→ **Problem requirements**
Give the data again exactly, from its opening line through the line in which "at real size." appears.

-- START Stored data --

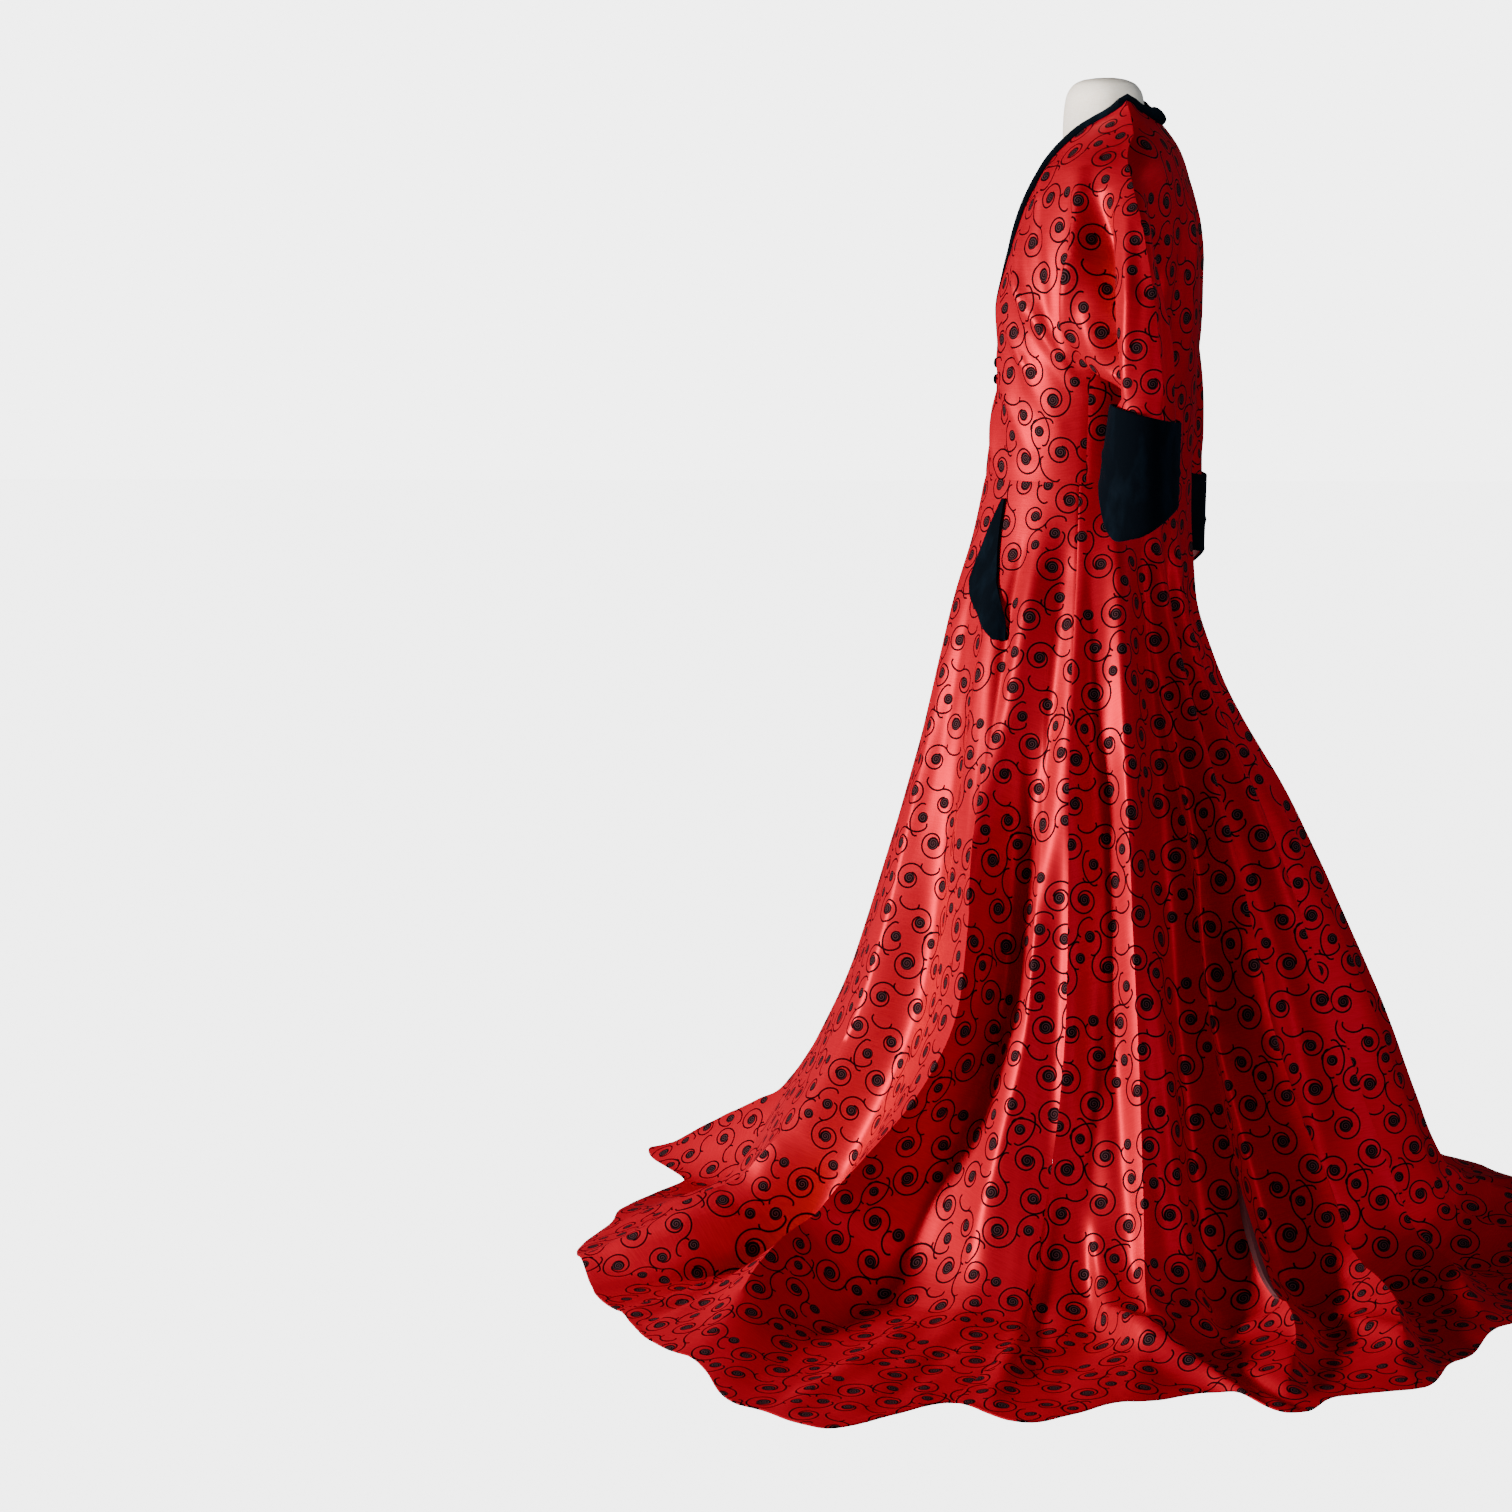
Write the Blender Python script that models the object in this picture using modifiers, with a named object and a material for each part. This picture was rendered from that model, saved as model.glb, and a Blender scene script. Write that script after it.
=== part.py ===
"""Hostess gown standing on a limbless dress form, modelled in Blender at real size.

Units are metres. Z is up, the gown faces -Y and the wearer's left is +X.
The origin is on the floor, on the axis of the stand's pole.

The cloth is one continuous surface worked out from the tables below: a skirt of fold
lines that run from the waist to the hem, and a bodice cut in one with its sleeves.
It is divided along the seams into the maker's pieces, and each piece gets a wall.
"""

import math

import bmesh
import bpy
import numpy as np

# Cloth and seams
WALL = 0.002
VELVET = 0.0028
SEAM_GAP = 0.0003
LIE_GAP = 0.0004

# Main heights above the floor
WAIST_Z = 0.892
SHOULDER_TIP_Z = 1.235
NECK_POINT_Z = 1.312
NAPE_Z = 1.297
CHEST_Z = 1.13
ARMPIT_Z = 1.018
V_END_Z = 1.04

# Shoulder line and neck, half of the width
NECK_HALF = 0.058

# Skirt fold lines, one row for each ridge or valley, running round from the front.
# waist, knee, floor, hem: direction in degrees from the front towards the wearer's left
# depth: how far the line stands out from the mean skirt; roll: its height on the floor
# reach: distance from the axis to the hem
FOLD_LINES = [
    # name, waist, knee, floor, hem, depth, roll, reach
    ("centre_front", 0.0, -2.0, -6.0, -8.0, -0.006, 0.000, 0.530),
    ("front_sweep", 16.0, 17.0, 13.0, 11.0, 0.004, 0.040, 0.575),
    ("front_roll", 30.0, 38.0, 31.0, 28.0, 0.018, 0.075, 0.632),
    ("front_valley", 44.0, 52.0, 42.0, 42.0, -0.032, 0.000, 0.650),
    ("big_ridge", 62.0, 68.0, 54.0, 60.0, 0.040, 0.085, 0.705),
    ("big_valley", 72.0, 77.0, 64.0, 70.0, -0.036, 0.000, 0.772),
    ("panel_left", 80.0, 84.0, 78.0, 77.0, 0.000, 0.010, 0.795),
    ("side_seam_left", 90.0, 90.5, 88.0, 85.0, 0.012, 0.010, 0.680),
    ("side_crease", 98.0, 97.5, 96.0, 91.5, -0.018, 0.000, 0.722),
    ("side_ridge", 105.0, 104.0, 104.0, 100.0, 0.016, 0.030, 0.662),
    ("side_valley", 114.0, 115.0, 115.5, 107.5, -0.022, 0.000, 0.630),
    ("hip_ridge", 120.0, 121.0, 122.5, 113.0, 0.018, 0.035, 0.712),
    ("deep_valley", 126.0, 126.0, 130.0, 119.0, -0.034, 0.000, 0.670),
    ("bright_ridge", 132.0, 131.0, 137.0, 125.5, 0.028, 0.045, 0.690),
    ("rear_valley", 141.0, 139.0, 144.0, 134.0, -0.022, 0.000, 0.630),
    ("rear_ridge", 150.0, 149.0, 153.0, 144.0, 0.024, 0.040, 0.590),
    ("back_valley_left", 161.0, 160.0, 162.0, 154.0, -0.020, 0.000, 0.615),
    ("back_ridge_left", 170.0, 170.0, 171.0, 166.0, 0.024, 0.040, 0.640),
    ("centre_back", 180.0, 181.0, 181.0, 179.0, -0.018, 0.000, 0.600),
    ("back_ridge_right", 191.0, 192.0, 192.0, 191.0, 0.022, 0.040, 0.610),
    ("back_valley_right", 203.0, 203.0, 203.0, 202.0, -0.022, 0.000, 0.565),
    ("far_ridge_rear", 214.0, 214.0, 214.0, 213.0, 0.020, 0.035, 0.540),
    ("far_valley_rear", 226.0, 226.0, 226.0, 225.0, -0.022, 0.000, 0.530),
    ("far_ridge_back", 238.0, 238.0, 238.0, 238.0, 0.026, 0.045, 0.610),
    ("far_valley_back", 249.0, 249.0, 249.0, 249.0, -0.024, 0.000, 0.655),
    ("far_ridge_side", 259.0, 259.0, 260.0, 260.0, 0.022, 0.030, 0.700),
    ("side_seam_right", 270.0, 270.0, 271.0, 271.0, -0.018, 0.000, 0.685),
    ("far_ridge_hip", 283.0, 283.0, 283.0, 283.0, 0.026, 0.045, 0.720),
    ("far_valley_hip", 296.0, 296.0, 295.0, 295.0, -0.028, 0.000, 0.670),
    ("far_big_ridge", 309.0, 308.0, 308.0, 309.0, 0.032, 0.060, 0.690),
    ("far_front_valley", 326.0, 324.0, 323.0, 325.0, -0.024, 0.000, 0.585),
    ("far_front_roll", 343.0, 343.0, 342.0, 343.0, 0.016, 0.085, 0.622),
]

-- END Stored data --

→ **Task answer**
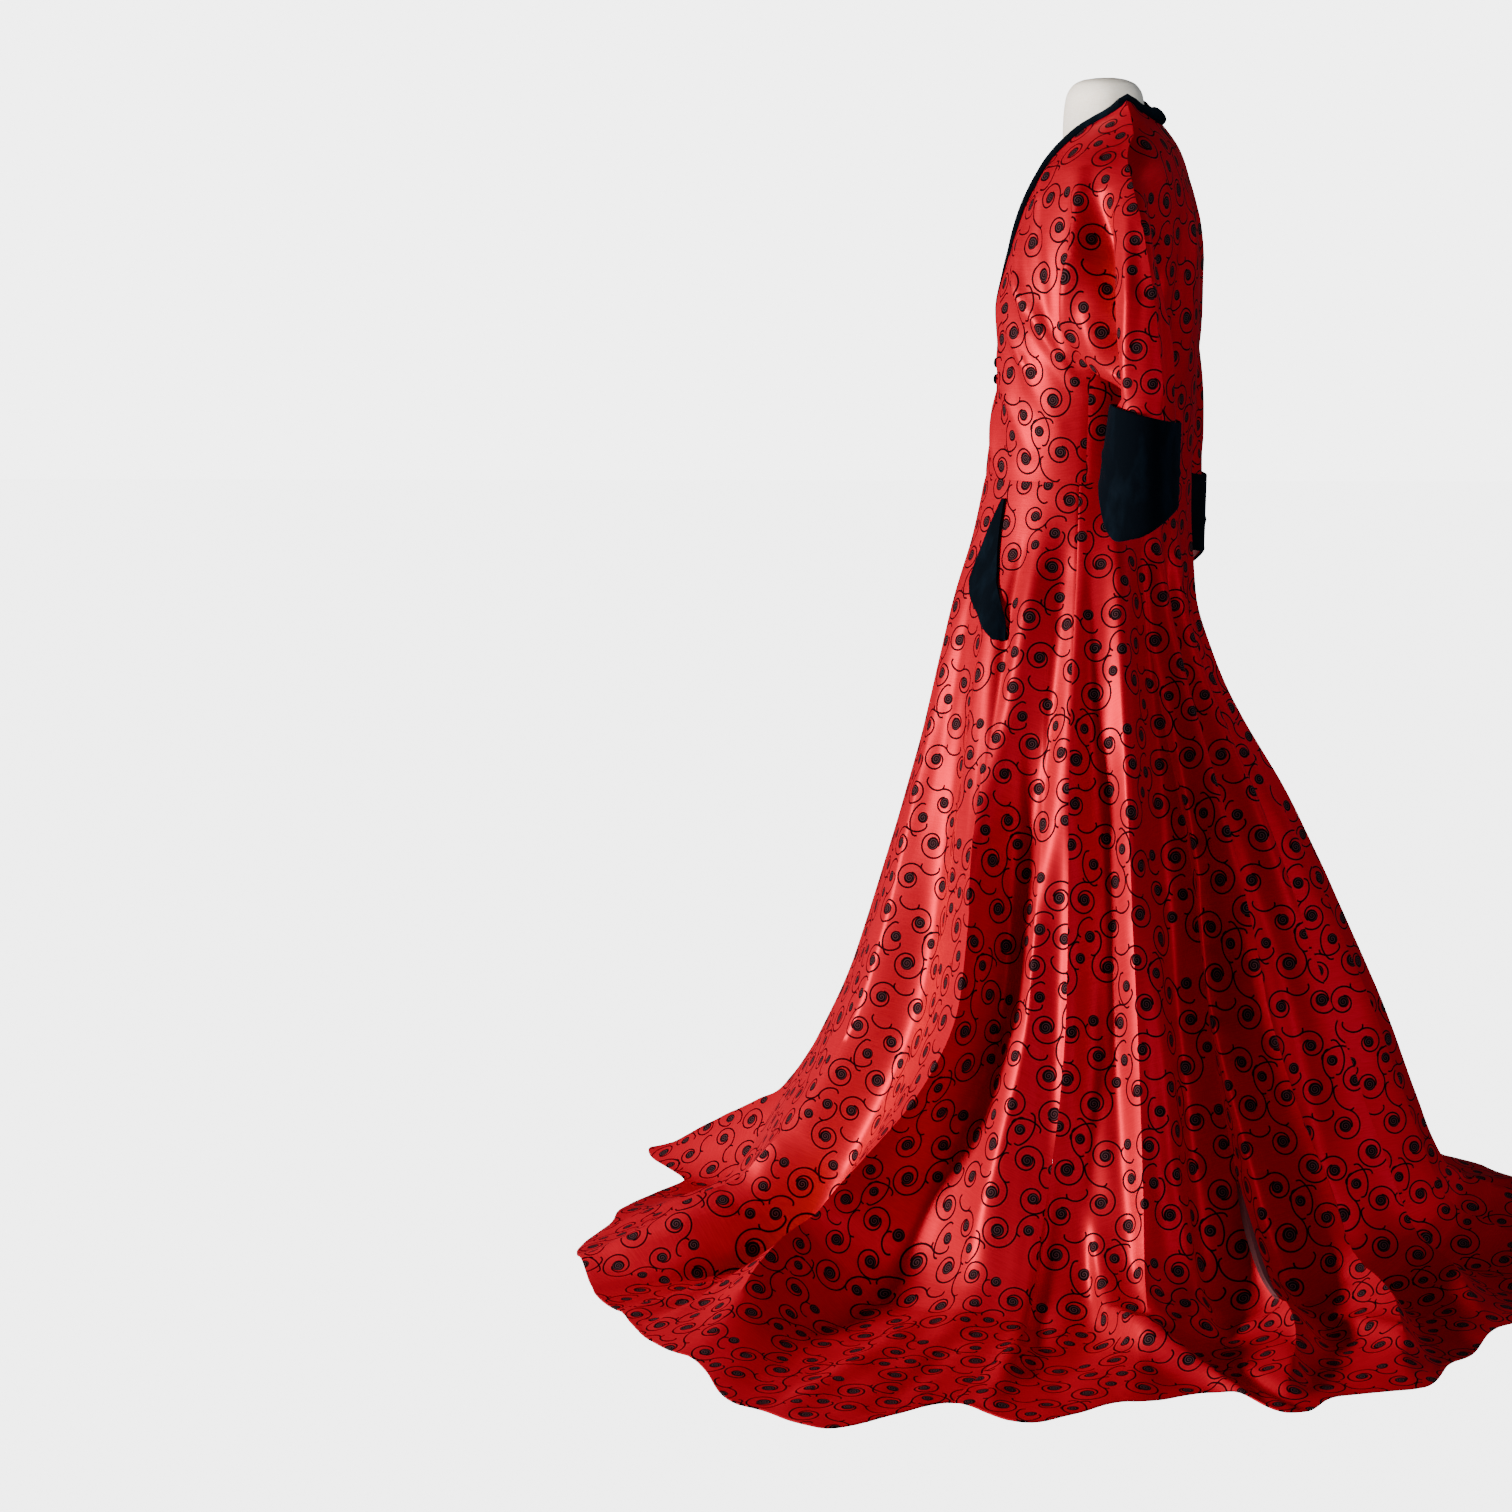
Write the Blender Python script that models the object in this picture using modifiers, with a named object and a material for each part. This picture was rendered from that model, saved as model.glb, and a Blender scene script. Write that script after it.
=== part.py ===
"""Hostess gown standing on a limbless dress form, modelled in Blender at real size.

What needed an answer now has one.